Ignore Financial Pornography

Imagine I go on a long walk*, traveling from Fargo, North Dakota, where I'm from, to Minneapolis, Minnesota, where I live now. This trip is going to take a long time. I'm not going to take this trip alone, though. I'm going to take my dog, Bingo, with me. Assume that I will not be using a leash with Bingo during this walk. Bingo will be able to run free, checking out the smells all around. Sometimes, Bingo is far off, doing her own thing, but always keeps going in the right direction with me.


Now, if you were to track my progress, you would be pretty bored. You might want to check in every once in a while, just out of curiosity, to see where I am. It would be a great waste of your time to check in and see where I am every minute of every day. It's not interesting.


If you made money by selling the rights to check my progress, you would not be a very rich person. If only there was a way to increase viewership and raise your revenue.


Ah ha, Bingo! You could change the focus; distract people by having them think it's more important to see where the dog is going. Bingo will be in front of me, behind me, on my left, on my right, close, far...all over the board. People could place bets on Bingo's position every minute of every day. You could bring in people who call themselves experts that would predict where Bingo would go. None of that helps my progress toward getting to my goal, Minneapolis, but it's exciting and it sells.


This is exactly what the financial media does.

The Headlines You'll Never Read


You aren't likely to read or hear headlines like, "Choose A Long-Term Allocation And Stay The Course," "Research Shows More Trading Results In Less Terminal Wealth," or "Get Rich By Spending Less Than You Earn." These are all perfectly true and will help you out, but they are boring, and they won't sell any ads. Large financial institutions are major advertisers in financial news outlets. The goal, then, is to create stories and shows that draw you in. Once you're there you'll be subject to the ads that will make you think you need to make some change. And guess who will be there to help you make those changes? The same large financial institutions that provide the advertising dollars. Investment and financial shows are almost always just advertising and tabloids.


Author Jane Bryant Quinn coined the phrase investment pornography or financial pornography. These are stories that grab our attention be give us no long term value.


Beware of Experts


Experts, or rather, "experts," are the people news outlets interview in order to give you the illusion that the future is predictable. Author Larry Swedroe points out that there are three kinds of people in the world:

  1. Those who don't know where the market is going,

  2. Those who don't know they don't  know where the market is going [they think they can predict the future],

  3. Those who know they don't know where the market is going, but make a lot of money pretending to.

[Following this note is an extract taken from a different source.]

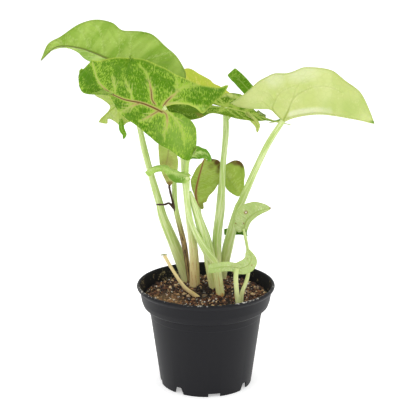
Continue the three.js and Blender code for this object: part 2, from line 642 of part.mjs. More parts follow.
// A point of the blade: along and out are millimetres along the midrib and away from it.
function bladePoint(blade, frames, half, along, out) {
  const handed = half === 0 ? 1 : -1;
  const width = blade.width[half];
  const lobe = blade.lobe[half];
  const { point, tangent, side, normal } = frameAt(frames, along / frames.length);
  const reach = along >= 0 ? along / frames.length : along / lobe;
  if (along < 0) {
    const bend = THREE.MathUtils.degToRad(blade.droop[half]) / lobe;
    const angle = -along * bend;
    const back = bend === 0 ? -along : Math.sin(angle) / bend;
    const down = bend === 0 ? 0 : (1 - Math.cos(angle)) / bend;
    point.addScaledVector(tangent, -back).addScaledVector(normal, -down);
    normal.multiplyScalar(Math.cos(angle)).addScaledVector(tangent, -Math.sin(angle));
  }
  const fold = THREE.MathUtils.degToRad(between([-1, 0, 0.5, 1], blade.fold[half], reach));
  const curl = THREE.MathUtils.degToRad(between([-1, 0, 1], blade.curl[half], reach)) / width;
  const turned = fold + curl * out;
  const flat = Math.abs(curl) < 1e-7;
  const outward = flat ? Math.cos(fold) * out : (Math.sin(turned) - Math.sin(fold)) / curl;
  const upward = flat ? Math.sin(fold) * out : (Math.cos(fold) - Math.cos(turned)) / curl;
  const turns = blade.waves * along / frames.length;
  const ripple = blade.wave * Math.min(out / width, 1.2) ** 2
    * Math.sin(2 * Math.PI * turns + blade.phase + HALF_PHASE * half);
  const place = point.clone().addScaledVector(side, handed * outward);
  place.addScaledVector(normal, upward);
  place.addScaledVector(normal, ripple * Math.cos(turned));
  return place.addScaledVector(side, -handed * ripple * Math.sin(turned));
}

// One half of the blade as a grid from the midrib out to the margin. Its rows run from the
// tip to the stalk, where they leave the midrib, and on round the lobe along the sinus.
function halfSheet(blade, frames, half) {
  const outline = OUTLINE[blade.outline[half]];
  const margin = curveThrough(outline.margin.map((share) => [...share, 0]));
  const sinus = curveThrough(outline.sinus.map((share) => [...share, 0]));
  const turnIndex = outline.margin.findIndex(([along]) => along <= 0.05);
  const turn = turnIndex / (outline.margin.length - 1);
  const { rows, columns } = blade;
  const turnRow = Math.round(RIB_ROWS * rows);
  const reach = (along) => (along >= 0 ? along * frames.length : along * blade.lobe[half]);
  const grid = new THREE.PlaneGeometry(1, 1, columns, rows);
  const spots = grid.attributes.position;
  for (let row = 0; row <= rows; row += 1) {
    const pastTurn = row > turnRow;
    const share = pastTurn ? (row - turnRow) / (rows - turnRow) : row / turnRow;
    const edge = margin.getPoint(pastTurn ? turn + (1 - turn) * share : turn * share);
    const inner = pastTurn ? sinus.getPoint(share) : new THREE.Vector3(1 - share, 0, 0);
    for (let column = 0; column <= columns; column += 1) {
      const out = column / columns;
      const along = THREE.MathUtils.lerp(reach(inner.x), reach(edge.x), out);
      const away = THREE.MathUtils.lerp(inner.y, edge.y, out) * blade.width[half];
      const place = bladePoint(blade, frames, half, along, Math.max(away, 0));
      spots.setXYZ(row * (columns + 1) + column, ...place);
    }
  }
  if (half === 0) grid.setIndex([...grid.index.array].reverse());
  return grid;
}

// A sheet and its copy set under it by its thickness, joined round all open edges.
function thicken(sheet, thicknessAt) {
  const top = weld(sheet);
  top.computeVertexNormals();
  const { position, normal } = top.attributes;
  const count = position.count;
  const corners = top.index.array;
  const places = [...position.array];
  const spot = new THREE.Vector3();
  const away = new THREE.Vector3();
  for (let i = 0; i < count; i += 1) {
    spot.fromBufferAttribute(position, i);
    away.fromBufferAttribute(normal, i);
    places.push(...spot.addScaledVector(away, -thicknessAt(spot)));
  }
  const faces = [...corners];
  const edges = new Map();
  for (let i = 0; i < corners.length; i += 3) {
    const [a, b, c] = [corners[i], corners[i + 1], corners[i + 2]];
    faces.push(count + a, count + c, count + b);
    for (const [from, to] of [[a, b], [b, c], [c, a]]) {
      if (!edges.delete(`${to} ${from}`)) edges.set(`${from} ${to}`, [from, to]);
    }
  }
  for (const [from, to] of edges.values()) {
    faces.push(from, count + from, count + to, from, count + to, to);
  }
  const geometry = new THREE.BufferGeometry();
  geometry.setAttribute('position', new THREE.Float32BufferAttribute(places, 3));
  geometry.setIndex(faces);
  return geometry;
}

// The blade is thickest on its midrib, which stands out under it as a keel.
function bladeSolid(blade, frames) {
  const halves = [halfSheet(blade, frames, 0), halfSheet(blade, frames, 1)];
  const keelWidth = Math.min(KEEL_WIDTH, KEEL_SHARE * Math.min(...blade.width));
  const keelDepth = KEEL_DEPTH * Math.min(1, Math.max(...blade.width) / FULL_HALF_WIDTH);
  const thicknessAt = (spot) => {
    let nearest = 0;
    let distance = Infinity;
    frames.points.forEach((point, i) => {
      if (spot.distanceTo(point) < distance) {
        nearest = i;
        distance = spot.distanceTo(point);
      }
    });
    const keel = Math.max(0, 1 - distance / keelWidth) * (1 - nearest / RIB_STEPS);
    return BLADE_THICKNESS + keelDepth * keel;
  };
  return solid(thicken(mergeGeometries(halves), thicknessAt));
}

function makePlantPart(plantPart) {
  const blades = plantPart.blades.map((given) => ({ ...BLADE_DEFAULTS, ...given }));
  const frames = blades.map(ribFrames);
  const { path, radii, root = ROOT_HEIGHT } = plantPart.stalk;
  const ends = [...path];
  if (blades.length > 0) {
    const { point, normal } = frameAt(frames[0], 0);
    ends.push(point.addScaledVector(normal, -BLADE_THICKNESS).toArray());
  }
  const stalkRadii = [radii[0], ...radii];
  stalkRadii.length = ends.length + 1;
  const tubes = [{ path: rootedPath(ends, root), radii: stalkRadii }];
  if (plantPart.sheath) {
    const sheath = plantPart.sheath;
    const sheathRadii = [sheath.radii[0], ...sheath.radii];
    tubes.push({ path: rootedPath(sheath.path, ROOT_HEIGHT), radii: sheathRadii });
  }
  tubes.push(...(plantPart.twigs ?? []));
  let whole = null;
  for (const tube of tubes) {
    const piece = solid(taperedTube(tube));
    whole = whole ? whole.add(piece) : piece;
  }
  blades.forEach((blade, i) => {
    whole = whole.add(bladeSolid(blade, frames[i]));
  });
  return whole.simplify(SLIVER);
}

// ---------------------------------------------------------------- potting soil

function soilHeight(x, y) {
  const away = Math.hypot(x - SOIL_CENTRE.x, y - SOIL_CENTRE.y);
  const mound = SOIL_MOUND * Math.exp(-((away / MOUND_SPREAD) ** 2));
  const [broad, cross, fine] = LUMP_WAVES.map(([alongX, alongY]) => (
    Math.sin(alongX * x + alongY * y)));
  return SOIL_EDGE_HEIGHT + mound + SOIL_CRUMB * (broad * cross + fine / 2);
}

// A plug that fills the pot, its top raised into a mound of lumps.
function soilPlug() {
  const clear = 1.4 * GAP; // measured level or upright, so that slopes keep their gap too
  const floorTop = FLOOR_RISE + FLOOR_THICKNESS + clear;
  const collarFoot = POT_HEIGHT - COLLAR_HEIGHT;
  const rim = COLLAR_FOOT_RADIUS + 1.8 - POT_WALL - clear;
  const profile = [
    [0, FLOOR_THICKNESS + clear],
    [PAD_RADIUS + 0.6, FLOOR_THICKNESS + clear],
    [RAMP_RADIUS + 0.6, floorTop],
    [innerRadius(floorTop) - clear, floorTop],
    [innerRadius(collarFoot) - clear, collarFoot - 0.6],
    [innerRadius(collarFoot) + 0.8 - clear, collarFoot + 1.6],
    [COLLAR_FOOT_RADIUS + 0.2 - POT_WALL - clear, collarFoot + 3],
    [rim, collarFoot + 6.2],
  ];
  for (let ring = 1; ring <= SOIL_RINGS; ring += 1) {
    profile.push([rim * (1 - ring / SOIL_RINGS), POT_HEIGHT]);
  }
  const plug = lathe(profile, POT_SIDES);
  const spots = plug.attributes.position;
  for (let i = 0; i < spots.count; i += 1) {
    if (spots.getZ(i) > POT_HEIGHT - 1) {
      spots.setZ(i, soilHeight(spots.getX(i), spots.getY(i)));
    }
  }
  return plug;
}

// Every stalk stands in a plain hole that follows it, a little wider and deeper.
function makeSoil() {
  let soil = solid(soilPlug());
  for (const plantPart of Object.values(PLANT)) {
    for (const { path, radii, root = ROOT_HEIGHT } of stalkTubes(plantPart)) {
      const bore = {
        path: rootedPath(path.slice(0, 3), root - GAP),
        radii: [radii[0], ...radii.slice(0, 3)],
        extra: GAP + 0.1,
      };
      soil = soil.subtract(solid(taperedTube(bore)));
    }
  }
  return soil;
}

// ---------------------------------------------------------------- the whole object

const plant = new THREE.Group();

function addPart(name, manifold, material) {
  const mesh = new THREE.Mesh(geometryOf(manifold), material);
  mesh.name = name;
  plant.add(mesh);
}

addPart('pot', makePot(), FINISH.pot);
addPart('soil', makeSoil(), FINISH.soil);
for (const [name, plantPart] of Object.entries(PLANT)) {
  addPart(name, makePlantPart(plantPart), FINISH[plantPart.finish]);
}

export default plant;
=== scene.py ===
# %% [markdown]
# # An arrowhead plant in its nursery pot
# This lesson dresses a plain solid model of a young arrowhead plant: a black moulded pot, bark
# potting mix, and a dozen leaves that each grew as one piece with their stalk. The solid model
# is loaded first and is never moved. Every piece made here stands exactly where its solid does,
# with finer edges, veins, crumbs and finishes. Sizes are written in millimetres, as a gardener
# would measure them, and are turned into Blender's metres when a mesh is made.

# %% Load the frame
import math

import bmesh
import bpy
import numpy as np
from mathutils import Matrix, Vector, kdtree


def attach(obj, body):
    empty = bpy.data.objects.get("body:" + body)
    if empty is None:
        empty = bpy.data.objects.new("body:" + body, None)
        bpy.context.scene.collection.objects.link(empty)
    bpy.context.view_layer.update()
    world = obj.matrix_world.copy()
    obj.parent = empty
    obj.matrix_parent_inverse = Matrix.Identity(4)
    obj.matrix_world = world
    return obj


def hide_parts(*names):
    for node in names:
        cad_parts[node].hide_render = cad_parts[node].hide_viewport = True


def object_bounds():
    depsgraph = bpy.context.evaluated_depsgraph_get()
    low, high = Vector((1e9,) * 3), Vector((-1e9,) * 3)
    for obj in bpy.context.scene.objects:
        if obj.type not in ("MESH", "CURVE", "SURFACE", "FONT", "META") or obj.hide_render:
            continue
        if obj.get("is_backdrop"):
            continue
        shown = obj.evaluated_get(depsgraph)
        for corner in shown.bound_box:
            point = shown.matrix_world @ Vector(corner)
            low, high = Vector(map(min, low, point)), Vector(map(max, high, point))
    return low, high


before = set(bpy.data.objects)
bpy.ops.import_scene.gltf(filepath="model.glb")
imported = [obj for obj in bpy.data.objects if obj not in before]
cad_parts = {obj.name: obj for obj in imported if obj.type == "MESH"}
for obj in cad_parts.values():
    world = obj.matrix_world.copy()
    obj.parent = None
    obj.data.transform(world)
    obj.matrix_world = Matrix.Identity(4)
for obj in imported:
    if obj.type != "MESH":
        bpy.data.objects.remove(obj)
cad_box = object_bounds()
MM = 0.001
print("nodes in the frame:", len(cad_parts))

# %% [markdown]
# ## Studio
# The plant stands on a plain pale floor in a bright, even room. A white world gives the soft
# light from all round, so that leaves show their colour and not their shadows, and large soft
# lamps give the satin pot and the leaf ribs a direction. The lens is long and the camera a
# little above the pot, looking down by about fifteen degrees.

# %% Camera
CAMERA_PLACE = (1.8, -900, 395)
CAMERA_PITCH = 15.2          # degrees below the horizon
CAMERA_LENS = 98.65          # on a 36 mm sensor

camera = bpy.data.objects.new("camera", bpy.data.cameras.new("camera"))
camera.data.lens = CAMERA_LENS
camera.data.sensor_width = 36
camera.location = [MM * value for value in CAMERA_PLACE]
camera.rotation_euler = (math.radians(90 - CAMERA_PITCH), 0, 0)
bpy.context.collection.objects.link(camera)
bpy.context.scene.camera = camera
bpy.context.scene.view_settings.view_transform = "Standard"
print("camera at", CAMERA_PLACE, "with a lens of", CAMERA_LENS, "mm")

# %% Lamps and world
LAMP_AIM = Vector((0, 0, 0.15))
LAMPS = {                    # place in metres, width in metres, power in watts
    "lamp_left": ((-0.9, -1.0, 1.2), 0.9, 5),
    "lamp_right": ((1.1, -0.6, 0.9), 0.9, 2.5),
    "lamp_top": ((0.0, 0.3, 1.5), 1.2, 5),
}
ROOM_LIGHT = 0.85            # strength of the white all round

for name, (place, size, power) in LAMPS.items():
    lamp = bpy.data.lights.new(name, "AREA")
    lamp.size = size
    lamp.energy = power
    holder = bpy.data.objects.new(name, lamp)
    holder.location = place
    holder.rotation_euler = (LAMP_AIM - Vector(place)).to_track_quat("-Z", "Y").to_euler()
    bpy.context.collection.objects.link(holder)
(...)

Notice there isn't a fourth option for those who actually know where the market is going or what the economy is going to do. It simply isn't logical. Once information is known in the markets, prices react very quickly. Once too many people know something, prices adjusted quickly to the point where nobody will be able to profit from that information anymore. If someone knew what was going to happen in the future, in other words, they knew something that the market doesn't already know, they would simply use that information to make a ton of money. The fact that they are trying to give that information away to us for free is evidence that they don't actually have a clue.


The Truth Is...


We tune into the news on television hoping for an exchange of information. Instead, it is nothing more than entertainment with a focus on ratings. This is true of all news, but it's especially true in financial news. They don't want you to know the truth - what happened in the markets yesterday, or what will happen tomorrow, does not matter.


Personal Economy


Author Carl Richards talks about our personal economy. We can control or personal economy. What we can't control is what happens in the markets or the broad economy. The best we can do is set up a plan and system that will work in all environments. Stressing out about things we can't control is not helpful to us. Instead, we can focus on our personal economy. What happens in China next week or what happened in Russia yesterday isn't likely to affect us today, and we can't control those outcomes anyway. We can, however, control how much we save and spend, how much time we spend building our skills in order to earn more, and how much time we spend with our families.


Key Takeaway 


You are going to be influenced by the financial media. You more prepared you are and the better you are at recognizing it and dealing with it, the better off your finances will be. Author William Bernstein has said that buying the whole market is itself the best forecaster. It takes into account the collective wisdom of all market participants, including the most brilliant and well-informed minds in finance. The best news is that we can very easily buy the whole market (keeping in mind our tolerances for risks and only putting an appropriate amount into the markets) and we do so very inexpensively. It also frees up our time so we can focus on living the lives that we want.


*Note: the idea for this story comes from a book I read, but for the life of me, I can't recall the book, nor the author. Please know that the idea for the dog and walker story didn't originate with me.